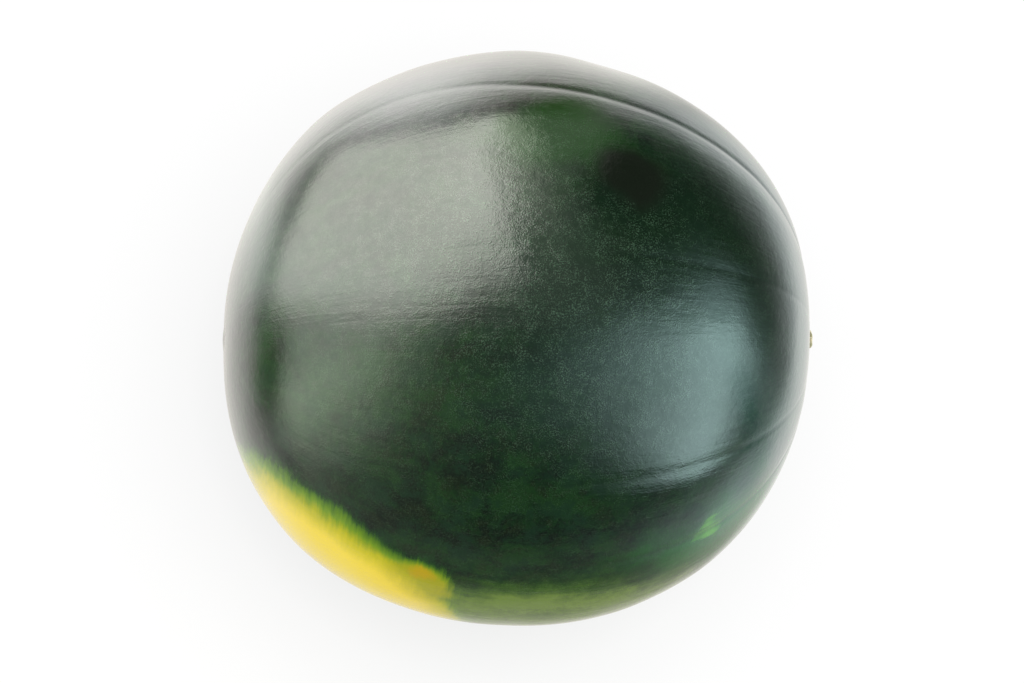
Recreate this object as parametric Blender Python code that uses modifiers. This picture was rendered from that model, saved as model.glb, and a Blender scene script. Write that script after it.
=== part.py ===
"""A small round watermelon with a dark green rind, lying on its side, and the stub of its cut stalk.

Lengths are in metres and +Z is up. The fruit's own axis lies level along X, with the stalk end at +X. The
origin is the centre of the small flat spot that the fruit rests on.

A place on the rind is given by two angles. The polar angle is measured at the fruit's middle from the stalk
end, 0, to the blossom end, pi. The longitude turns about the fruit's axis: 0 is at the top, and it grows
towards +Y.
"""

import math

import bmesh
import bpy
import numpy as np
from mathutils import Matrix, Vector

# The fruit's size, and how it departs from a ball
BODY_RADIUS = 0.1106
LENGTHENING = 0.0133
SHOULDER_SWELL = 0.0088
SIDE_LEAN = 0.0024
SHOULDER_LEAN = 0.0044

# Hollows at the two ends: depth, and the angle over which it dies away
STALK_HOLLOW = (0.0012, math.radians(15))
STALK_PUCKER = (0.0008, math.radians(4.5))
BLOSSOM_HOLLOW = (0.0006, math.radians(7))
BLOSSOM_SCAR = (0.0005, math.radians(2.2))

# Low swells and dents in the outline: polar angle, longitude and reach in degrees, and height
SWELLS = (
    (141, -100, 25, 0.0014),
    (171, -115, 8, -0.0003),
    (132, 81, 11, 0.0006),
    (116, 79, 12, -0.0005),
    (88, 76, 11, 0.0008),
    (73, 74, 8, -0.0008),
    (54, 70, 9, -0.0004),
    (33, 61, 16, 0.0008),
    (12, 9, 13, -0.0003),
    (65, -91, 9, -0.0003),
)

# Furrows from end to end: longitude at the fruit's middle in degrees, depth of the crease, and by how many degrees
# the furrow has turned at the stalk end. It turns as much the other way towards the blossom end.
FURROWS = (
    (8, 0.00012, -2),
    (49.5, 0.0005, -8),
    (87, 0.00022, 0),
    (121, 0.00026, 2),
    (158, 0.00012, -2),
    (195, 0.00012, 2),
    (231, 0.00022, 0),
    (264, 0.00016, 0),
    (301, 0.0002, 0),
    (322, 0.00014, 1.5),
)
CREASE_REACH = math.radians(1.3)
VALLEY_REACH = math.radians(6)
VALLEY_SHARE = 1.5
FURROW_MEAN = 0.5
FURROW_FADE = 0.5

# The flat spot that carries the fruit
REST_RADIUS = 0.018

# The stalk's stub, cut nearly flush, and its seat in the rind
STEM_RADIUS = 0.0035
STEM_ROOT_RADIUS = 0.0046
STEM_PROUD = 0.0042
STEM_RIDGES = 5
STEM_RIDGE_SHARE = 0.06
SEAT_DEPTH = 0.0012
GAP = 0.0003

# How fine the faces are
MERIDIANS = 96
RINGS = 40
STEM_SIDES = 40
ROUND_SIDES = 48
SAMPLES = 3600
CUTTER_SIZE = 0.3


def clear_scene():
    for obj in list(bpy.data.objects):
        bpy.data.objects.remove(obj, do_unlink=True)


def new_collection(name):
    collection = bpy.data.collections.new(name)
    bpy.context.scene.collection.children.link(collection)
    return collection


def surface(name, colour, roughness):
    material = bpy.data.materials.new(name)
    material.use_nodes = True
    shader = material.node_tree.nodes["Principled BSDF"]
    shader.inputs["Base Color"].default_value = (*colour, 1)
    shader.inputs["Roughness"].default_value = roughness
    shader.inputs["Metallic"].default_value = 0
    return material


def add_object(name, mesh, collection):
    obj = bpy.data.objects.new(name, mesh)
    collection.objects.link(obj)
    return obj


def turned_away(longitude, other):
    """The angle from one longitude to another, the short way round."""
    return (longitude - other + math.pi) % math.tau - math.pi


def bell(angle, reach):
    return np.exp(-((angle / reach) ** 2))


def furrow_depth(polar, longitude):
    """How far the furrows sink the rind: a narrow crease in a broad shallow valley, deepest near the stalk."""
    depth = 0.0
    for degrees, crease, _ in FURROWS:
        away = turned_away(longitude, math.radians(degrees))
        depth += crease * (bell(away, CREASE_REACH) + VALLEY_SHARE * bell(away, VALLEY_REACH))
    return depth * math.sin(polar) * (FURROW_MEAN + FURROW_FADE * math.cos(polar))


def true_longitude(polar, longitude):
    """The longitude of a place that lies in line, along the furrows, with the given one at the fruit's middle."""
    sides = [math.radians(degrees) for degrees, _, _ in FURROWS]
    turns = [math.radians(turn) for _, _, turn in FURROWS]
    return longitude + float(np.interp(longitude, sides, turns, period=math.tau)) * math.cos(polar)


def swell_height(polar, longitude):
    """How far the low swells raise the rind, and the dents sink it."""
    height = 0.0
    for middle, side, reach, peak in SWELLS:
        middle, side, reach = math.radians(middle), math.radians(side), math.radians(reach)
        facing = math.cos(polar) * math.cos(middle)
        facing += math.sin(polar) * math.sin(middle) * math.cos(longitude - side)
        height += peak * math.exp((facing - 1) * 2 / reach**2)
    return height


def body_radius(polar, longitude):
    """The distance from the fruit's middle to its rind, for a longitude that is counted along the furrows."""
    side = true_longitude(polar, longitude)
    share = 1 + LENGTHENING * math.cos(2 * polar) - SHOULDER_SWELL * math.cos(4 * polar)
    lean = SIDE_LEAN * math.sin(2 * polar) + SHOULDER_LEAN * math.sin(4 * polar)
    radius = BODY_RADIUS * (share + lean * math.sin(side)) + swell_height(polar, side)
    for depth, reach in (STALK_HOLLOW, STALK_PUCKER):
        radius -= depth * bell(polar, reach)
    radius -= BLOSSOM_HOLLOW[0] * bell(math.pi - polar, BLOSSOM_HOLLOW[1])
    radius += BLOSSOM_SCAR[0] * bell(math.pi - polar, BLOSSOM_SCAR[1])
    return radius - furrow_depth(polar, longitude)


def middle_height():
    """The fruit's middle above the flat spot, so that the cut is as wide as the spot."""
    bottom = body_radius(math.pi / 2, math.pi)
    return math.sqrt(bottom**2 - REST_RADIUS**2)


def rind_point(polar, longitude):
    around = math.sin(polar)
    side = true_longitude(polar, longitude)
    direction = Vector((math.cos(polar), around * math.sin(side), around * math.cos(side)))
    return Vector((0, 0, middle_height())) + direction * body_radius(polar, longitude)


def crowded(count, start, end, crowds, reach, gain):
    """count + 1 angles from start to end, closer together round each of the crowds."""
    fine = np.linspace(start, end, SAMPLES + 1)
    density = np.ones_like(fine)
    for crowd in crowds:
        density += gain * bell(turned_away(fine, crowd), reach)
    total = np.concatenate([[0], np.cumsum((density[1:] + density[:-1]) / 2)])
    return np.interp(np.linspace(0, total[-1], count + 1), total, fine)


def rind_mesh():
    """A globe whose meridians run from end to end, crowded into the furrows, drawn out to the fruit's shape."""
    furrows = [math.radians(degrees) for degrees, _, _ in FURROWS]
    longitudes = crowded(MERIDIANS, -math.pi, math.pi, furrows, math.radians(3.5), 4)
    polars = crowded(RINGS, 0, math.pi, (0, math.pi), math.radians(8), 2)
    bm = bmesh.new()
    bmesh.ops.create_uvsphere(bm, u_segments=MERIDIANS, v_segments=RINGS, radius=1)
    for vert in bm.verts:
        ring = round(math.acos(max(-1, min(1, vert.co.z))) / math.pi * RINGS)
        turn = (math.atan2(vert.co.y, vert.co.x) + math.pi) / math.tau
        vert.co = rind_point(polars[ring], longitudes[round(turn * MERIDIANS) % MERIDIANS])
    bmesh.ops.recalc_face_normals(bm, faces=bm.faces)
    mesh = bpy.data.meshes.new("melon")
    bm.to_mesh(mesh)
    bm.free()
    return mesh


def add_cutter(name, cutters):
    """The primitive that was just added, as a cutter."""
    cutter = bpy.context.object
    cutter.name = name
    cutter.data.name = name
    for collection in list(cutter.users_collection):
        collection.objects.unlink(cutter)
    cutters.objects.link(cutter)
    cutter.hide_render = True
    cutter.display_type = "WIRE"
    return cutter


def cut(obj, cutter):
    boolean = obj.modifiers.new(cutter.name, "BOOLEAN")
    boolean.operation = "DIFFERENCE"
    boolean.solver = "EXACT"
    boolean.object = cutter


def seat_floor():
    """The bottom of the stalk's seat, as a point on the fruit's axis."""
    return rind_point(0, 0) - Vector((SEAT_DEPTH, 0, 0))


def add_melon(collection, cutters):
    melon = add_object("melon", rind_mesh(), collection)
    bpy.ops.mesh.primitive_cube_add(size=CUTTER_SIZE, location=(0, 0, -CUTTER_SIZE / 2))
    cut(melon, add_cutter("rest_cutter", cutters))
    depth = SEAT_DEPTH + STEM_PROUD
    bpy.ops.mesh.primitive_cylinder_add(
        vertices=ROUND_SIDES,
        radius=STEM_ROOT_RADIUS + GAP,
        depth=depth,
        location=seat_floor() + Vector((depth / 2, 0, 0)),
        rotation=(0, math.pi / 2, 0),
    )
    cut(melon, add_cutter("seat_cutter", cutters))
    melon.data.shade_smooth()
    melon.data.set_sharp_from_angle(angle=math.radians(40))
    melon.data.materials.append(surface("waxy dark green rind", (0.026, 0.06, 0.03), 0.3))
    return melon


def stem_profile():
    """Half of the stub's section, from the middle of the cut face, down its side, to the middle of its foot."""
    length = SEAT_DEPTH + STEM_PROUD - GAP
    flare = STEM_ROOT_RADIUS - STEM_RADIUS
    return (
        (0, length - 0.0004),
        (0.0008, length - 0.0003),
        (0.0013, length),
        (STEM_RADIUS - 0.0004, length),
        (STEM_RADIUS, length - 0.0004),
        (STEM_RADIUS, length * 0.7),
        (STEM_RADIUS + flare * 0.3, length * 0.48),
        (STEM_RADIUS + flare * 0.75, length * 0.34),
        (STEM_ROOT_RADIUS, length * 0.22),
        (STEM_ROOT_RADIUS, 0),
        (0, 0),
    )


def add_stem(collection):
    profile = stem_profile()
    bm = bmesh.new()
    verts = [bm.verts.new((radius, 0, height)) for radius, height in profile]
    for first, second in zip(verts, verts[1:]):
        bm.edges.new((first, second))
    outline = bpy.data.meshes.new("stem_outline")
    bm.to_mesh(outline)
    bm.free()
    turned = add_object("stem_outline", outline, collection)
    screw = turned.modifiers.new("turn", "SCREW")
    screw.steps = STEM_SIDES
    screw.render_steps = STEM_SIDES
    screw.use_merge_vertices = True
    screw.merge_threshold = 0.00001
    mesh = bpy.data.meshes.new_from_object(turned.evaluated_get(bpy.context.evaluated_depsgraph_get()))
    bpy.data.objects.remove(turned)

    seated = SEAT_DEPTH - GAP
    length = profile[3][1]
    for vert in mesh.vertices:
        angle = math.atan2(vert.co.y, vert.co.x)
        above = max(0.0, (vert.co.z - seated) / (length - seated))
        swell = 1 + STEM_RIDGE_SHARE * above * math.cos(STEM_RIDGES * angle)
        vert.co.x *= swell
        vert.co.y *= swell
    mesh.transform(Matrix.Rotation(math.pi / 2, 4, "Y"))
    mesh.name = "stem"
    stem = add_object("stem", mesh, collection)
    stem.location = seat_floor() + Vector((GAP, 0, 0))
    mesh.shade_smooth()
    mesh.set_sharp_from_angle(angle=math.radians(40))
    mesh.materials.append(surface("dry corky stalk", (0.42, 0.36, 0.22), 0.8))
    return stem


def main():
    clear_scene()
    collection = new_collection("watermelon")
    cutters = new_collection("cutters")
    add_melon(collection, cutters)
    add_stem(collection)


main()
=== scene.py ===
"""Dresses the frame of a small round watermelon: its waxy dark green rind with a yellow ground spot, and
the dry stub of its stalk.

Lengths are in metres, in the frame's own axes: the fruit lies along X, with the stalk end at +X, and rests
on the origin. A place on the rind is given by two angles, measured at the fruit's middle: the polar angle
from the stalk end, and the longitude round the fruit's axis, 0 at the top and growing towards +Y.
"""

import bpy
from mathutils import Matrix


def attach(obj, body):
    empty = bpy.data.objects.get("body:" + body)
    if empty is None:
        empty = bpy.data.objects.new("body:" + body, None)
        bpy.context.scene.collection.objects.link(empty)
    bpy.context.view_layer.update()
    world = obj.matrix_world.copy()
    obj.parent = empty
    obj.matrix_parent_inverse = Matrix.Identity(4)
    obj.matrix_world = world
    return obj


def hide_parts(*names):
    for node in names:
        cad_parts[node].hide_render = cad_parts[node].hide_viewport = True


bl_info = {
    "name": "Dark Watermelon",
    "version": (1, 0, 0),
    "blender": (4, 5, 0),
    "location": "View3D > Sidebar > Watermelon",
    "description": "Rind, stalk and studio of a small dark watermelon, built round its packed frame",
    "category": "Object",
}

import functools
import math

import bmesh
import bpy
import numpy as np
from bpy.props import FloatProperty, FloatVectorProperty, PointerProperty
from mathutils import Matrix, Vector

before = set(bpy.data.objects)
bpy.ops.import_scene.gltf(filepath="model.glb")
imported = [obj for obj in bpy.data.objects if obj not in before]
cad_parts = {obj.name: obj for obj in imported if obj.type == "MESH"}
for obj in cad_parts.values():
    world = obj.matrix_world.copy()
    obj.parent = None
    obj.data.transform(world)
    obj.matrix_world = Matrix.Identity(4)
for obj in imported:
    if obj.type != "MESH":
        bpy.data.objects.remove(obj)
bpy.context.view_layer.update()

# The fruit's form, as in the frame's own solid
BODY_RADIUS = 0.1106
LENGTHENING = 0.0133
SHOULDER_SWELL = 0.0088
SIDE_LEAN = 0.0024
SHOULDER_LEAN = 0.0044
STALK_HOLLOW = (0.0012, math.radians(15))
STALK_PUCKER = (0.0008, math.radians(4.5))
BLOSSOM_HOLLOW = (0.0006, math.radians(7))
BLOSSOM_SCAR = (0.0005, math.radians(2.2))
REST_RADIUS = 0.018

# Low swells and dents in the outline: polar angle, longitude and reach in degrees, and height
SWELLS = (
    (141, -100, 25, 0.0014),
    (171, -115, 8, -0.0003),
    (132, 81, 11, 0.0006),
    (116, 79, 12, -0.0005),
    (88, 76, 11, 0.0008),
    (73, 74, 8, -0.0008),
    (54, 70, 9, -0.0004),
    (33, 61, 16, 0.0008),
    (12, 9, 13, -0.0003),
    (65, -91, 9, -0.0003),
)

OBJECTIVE
Exactly and only the lines from the line that contains "seated = SEAT_DEPTH - GAP" through the line that contains "cad_parts[node].hide_render = cad_parts[node].hide_viewport" are to be repeated as they stand.

SOLUTION FOR THIS PROBLEM
    seated = SEAT_DEPTH - GAP
    length = profile[3][1]
    for vert in mesh.vertices:
        angle = math.atan2(vert.co.y, vert.co.x)
        above = max(0.0, (vert.co.z - seated) / (length - seated))
        swell = 1 + STEM_RIDGE_SHARE * above * math.cos(STEM_RIDGES * angle)
        vert.co.x *= swell
        vert.co.y *= swell
    mesh.transform(Matrix.Rotation(math.pi / 2, 4, "Y"))
    mesh.name = "stem"
    stem = add_object("stem", mesh, collection)
    stem.location = seat_floor() + Vector((GAP, 0, 0))
    mesh.shade_smooth()
    mesh.set_sharp_from_angle(angle=math.radians(40))
    mesh.materials.append(surface("dry corky stalk", (0.42, 0.36, 0.22), 0.8))
    return stem


def main():
    clear_scene()
    collection = new_collection("watermelon")
    cutters = new_collection("cutters")
    add_melon(collection, cutters)
    add_stem(collection)


main()
=== scene.py ===
"""Dresses the frame of a small round watermelon: its waxy dark green rind with a yellow ground spot, and
the dry stub of its stalk.

Lengths are in metres, in the frame's own axes: the fruit lies along X, with the stalk end at +X, and rests
on the origin. A place on the rind is given by two angles, measured at the fruit's middle: the polar angle
from the stalk end, and the longitude round the fruit's axis, 0 at the top and growing towards +Y.
"""

import bpy
from mathutils import Matrix


def attach(obj, body):
    empty = bpy.data.objects.get("body:" + body)
    if empty is None:
        empty = bpy.data.objects.new("body:" + body, None)
        bpy.context.scene.collection.objects.link(empty)
    bpy.context.view_layer.update()
    world = obj.matrix_world.copy()
    obj.parent = empty
    obj.matrix_parent_inverse = Matrix.Identity(4)
    obj.matrix_world = world
    return obj


def hide_parts(*names):
    for node in names:
        cad_parts[node].hide_render = cad_parts[node].hide_viewport = True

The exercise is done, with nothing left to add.